Learn how the stock market work, an introductory guide to understanding its basic
The stock market is a public arena for trading company shares and derivatives. It’s a system where buyers and sellers negotiate prices, facilitating securities exchange and fostering economic growth. Understanding stock market mechanisms involves knowledge of supply, demand, public trading, and stock valuation.
The stock market platform is where individuals and institutions buy and sell shares of publicly traded companies. It plays a crucial role in the global economy and offers opportunities for investors to participate in the growth and success of businesses. The stock market’s value fluctuates based on supply and demand, influenced by factors like company performance, economic conditions, and global events. Traders analyze market trends, financial data, and company fundamentals to make informed decisions. Here’s an introductory guide on how the stock market work:
1. Companies Go Public
When a company wants to raise capital, it can issue shares of ownership to the public through an Initial Public Offering (IPO).

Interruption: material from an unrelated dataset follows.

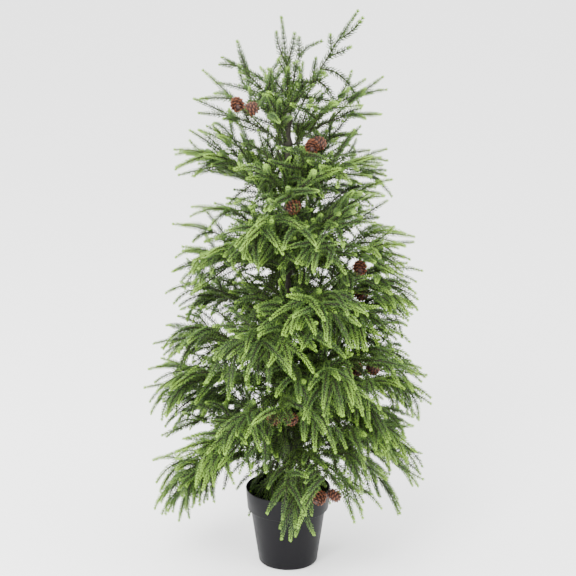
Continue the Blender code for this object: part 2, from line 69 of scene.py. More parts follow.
lens = bpy.data.cameras.new("camera")
lens.sensor_width = SENSOR_WIDTH
lens.lens = SENSOR_WIDTH * CAMERA_DISTANCE / WIDTH_SEEN
camera = bpy.data.objects.new("camera", lens)
camera.location = (
    0.0,
    -CAMERA_DISTANCE * math.cos(CAMERA_ELEVATION),
    AIM_HEIGHT + CAMERA_DISTANCE * math.sin(CAMERA_ELEVATION),
)
camera.rotation_euler = (math.pi / 2 - CAMERA_ELEVATION, 0.0, 0.0)
bpy.context.scene.collection.objects.link(camera)
bpy.context.scene.camera = camera
print("focal length", round(lens.lens, 1), "mm")

# %% [markdown]
# ## Small helpers for nodes
#
# A material is a little network. A few helpers keep each network short to read: they add a node with
# its settings, start a reusable node group with named sockets, join nodes by name, and place a group
# in a material. Groups only put out colours and heights. The shader itself stays outside.

# %% Node helpers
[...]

2. Buying and Selling Shares
Investors can buy and sell shares on the stock market through stock exchanges like (NYSE) or NASDAQ.
3. Market Participants
The stock market comprises various participants, including individual investors, institutional investors, and traders.
4. Market Orders and Limit Orders
Investors can place market orders to buy or sell at the current market price. Alternatively, they can use limit orders to specify the price they are willing to buy or sell a stock.
5. Supply and Demand
The stock market’s prices fluctuate based on the laws of supply and demand.
6. Market News and Sentiment
News, economic indicators, and geopolitical events can influence investor sentiment and stock prices.
7. Risk and Reward
Investing in the stock market carries inherent risks. While it offers the potential for significant returns, the value of stocks can also go down, resulting in losses.
8. Long-Term Investing vs. Trading
Investors aim for long-term growth and hold stocks for years, while traders seek short-term profits by frequently buying and selling stocks.
9. Regulation
Stock markets are heavily regulated to ensure fair trading practices, protect investors, and maintain market integrity.